Players prepare their character deck by using a set of six cards that correspond to the character, a set of default basic cards, and cards attached to a certain role. Players can switch their roles between scenarios and they can buy new role cards to permanently add to their deck using XP from their past scenario. Personally, I loved this little deck-building mechanic, as you need to choose between specializing in a particular role or bouncing between roles in order to maximize the number of success cards in your deck.

Another new innovation is how Journeys in Middle-Earth handles death and injuries. Because damage can stack up in a hurry, the game uses a new Last Stand mechanic when players are near death. If a player successfully completes a Last Stand check (which is determined by the companion app), they automatically erase all of their damage. The Last Stand check increases in difficulty with each subsequent, but it gives players a chance to continue on even if they suffer a string of two or three attacks.


Journeys in Middle-Earth feels very balanced and intuitive, even for players that have never tried one of Fantasy Flight's co-op games before.
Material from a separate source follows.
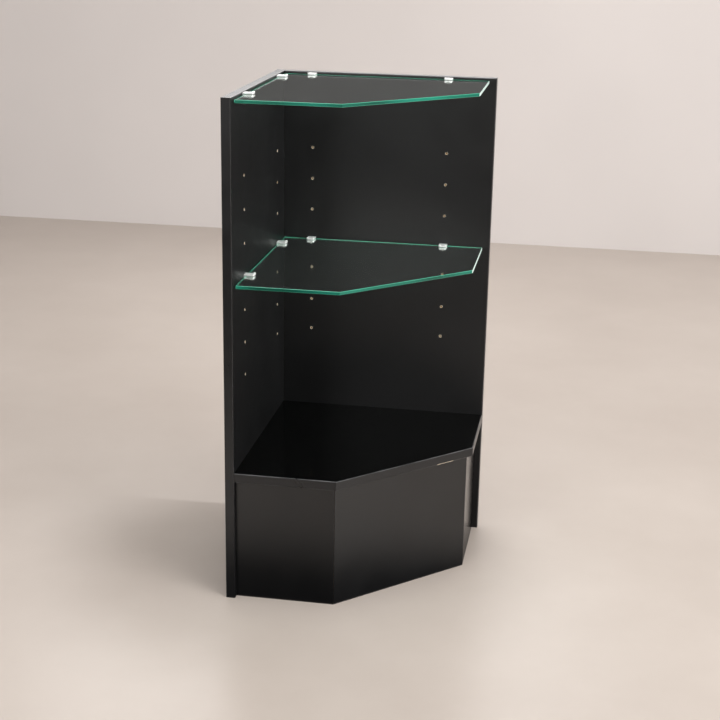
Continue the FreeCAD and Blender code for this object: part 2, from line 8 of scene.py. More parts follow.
import bmesh
import bpy
from bpy.props import FloatProperty, FloatVectorProperty, IntProperty, PointerProperty
from mathutils import Matrix, Vector
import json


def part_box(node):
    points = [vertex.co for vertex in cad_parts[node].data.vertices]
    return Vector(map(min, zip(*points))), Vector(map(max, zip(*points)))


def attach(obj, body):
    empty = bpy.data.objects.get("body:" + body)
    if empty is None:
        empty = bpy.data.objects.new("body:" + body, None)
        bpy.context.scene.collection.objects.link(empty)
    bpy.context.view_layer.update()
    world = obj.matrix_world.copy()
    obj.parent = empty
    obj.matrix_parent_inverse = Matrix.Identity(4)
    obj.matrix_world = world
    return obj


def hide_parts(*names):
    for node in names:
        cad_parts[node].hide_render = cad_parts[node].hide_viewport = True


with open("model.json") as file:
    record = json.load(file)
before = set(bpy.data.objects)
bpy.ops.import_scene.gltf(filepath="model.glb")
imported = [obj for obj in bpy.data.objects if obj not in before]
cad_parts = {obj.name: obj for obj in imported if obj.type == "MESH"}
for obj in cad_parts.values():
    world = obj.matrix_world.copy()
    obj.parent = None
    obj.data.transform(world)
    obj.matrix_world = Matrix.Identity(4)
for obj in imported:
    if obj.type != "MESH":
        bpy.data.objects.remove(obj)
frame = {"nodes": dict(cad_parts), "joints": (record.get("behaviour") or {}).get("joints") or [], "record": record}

bl_info = {
    "name": "Corner display case",
    "version": (1, 0, 0),
    "blender": (4, 5, 0),
    "location": "View3D > Sidebar > Display case",
    "description": "Dresses the corner display case: boards, edge bands, glass, clamp clips and screws",
    "category": "Object",
}

NODES = frame["nodes"]
MM = 0.001
DIAGONAL = math.sqrt(0.5)

# How close two points are that are one, and how close a point is that lies on a face
WELD = 0.002 * MM
TOUCH = 0.01 * MM

# What the frame says about the boards and the panes
LEFT_LOW, LEFT_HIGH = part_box("left_panel")
BACK_LOW, BACK_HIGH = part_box("back_panel")
BOARD = LEFT_HIGH.x - LEFT_LOW.x
INNER_X = LEFT_HIGH.x
INNER_Y = BACK_LOW.y
CLIP_NODES = [name for name in NODES if "_clip_" in name]
SCREW_NODES = [name for name in NODES if "_screw_" in name and name.split("_")[0] in ("top", "shelf")]
TIP_NODES = [name for name in NODES if "_tip_" in name]

# The way that each edge band's glued-on face looks away from its board
BANDS_OUTWARD = {
    "left_panel_front_band": (0, -1, 0),
    "left_panel_rear_band": (0, 1, 0),
    "left_panel_top_band": (0, 0, 1),
    "back_panel_top_band": (0, 0, 1),
    "back_panel_end_band": (1, 0, 0),
    "deck_band_left": (0, -1, 0),
    "deck_band_right": (1, 0, 0),
    "deck_band_diagonal": (DIAGONAL, -DIAGONAL, 0),
}

# The photograph was taken with a long lens from a little right of the middle, above the top pane.
CAMERA_PLACE = Vector((0.4487, -2.7194, 1.3090))
CAMERA_YAW = 9.488
CAMERA_PITCH = 17.684
CAMERA_ROLL = 1.024
CAMERA_LENS = 73.25
CAMERA_SENSOR = 36
CAMERA_SIGHT = 60

# The soft lights: where each one is, what it faces, its width and height, and the name of its power
CASE_MIDDLE = (0, 0, 0.5)
SOFTBOXES = {
    "ceiling_light": ((0.4, -0.6, 3.4), CASE_MIDDLE, (3.0, 3.0), "top_power"),
    "window_light": ((4.8, -3.1, 2.05), CASE_MIDDLE, (3.1, 2.5), "side_power"),
    "fill_light": ((-1.7, -3.8, 1.6), CASE_MIDDLE, (1.6, 1.6), "fill_power"),
    "rear_light": ((-0.6, 2.5, 2.05), (0, 0, 1.2), (2.4, 1.1), "rear_power"),
}

# Where the black cloth's dark patch, painted shade round the foot of the case, has its middle, and the spans of
# both cloths in X and Y
FOOT_SHADE_MIDDLE = (-0.16, -0.05, 0)
CARD_LEFT, CARD_RIGHT, CARD_FRONT, CARD_LIFT = -3, 1.5, -4.5, 2 * MM
FLAG_LEFT, FLAG_RIGHT, FLAG_BACK = -3, 2.5, 2.6

# Looks that several finishes share: the relief of a pressed or moulded skin, and bare chipboard
RELIEF = 0.05 * MM
RAW_ROUGHNESS = 0.85
# How much a rubbed patch of the facing is glossier or duller than the rest
RUBBED = 0.03
# A face whose normal is this close to a straight one is flat, not a rounded arris
FLAT_FACE = 0.97
# How upright the normal of a pane's arris is at least, and that of its flat faces
ARRIS_UPRIGHT = 0.3
PANE_UPRIGHT = 0.9
WASH_MM = 160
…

The gameplay is surprisingly simple, but there's enough strategy involved for players that are looking for a more complex game. There's a bit of a learning curve involved -my Fellowship of three players struggled with the first three journey maps scenarios, especially as it seemed impossible to avoid the orcs and goblins swarming the map at times. In addition, the companion app handles all of the heavy lifting when it comes to tracking monster damage and a player's progress, although the "blind" checks in which you're not told how many successes you need to pass can be frustrating when it comes to trying to manage your resources.

Ultimately, if you're looking for a story-driven game that combines strategy, deckbuilding, and exploration, you'll enjoy Lord of the Rings: Journeys in Middle-Earth. The game is available at local game stores for $100.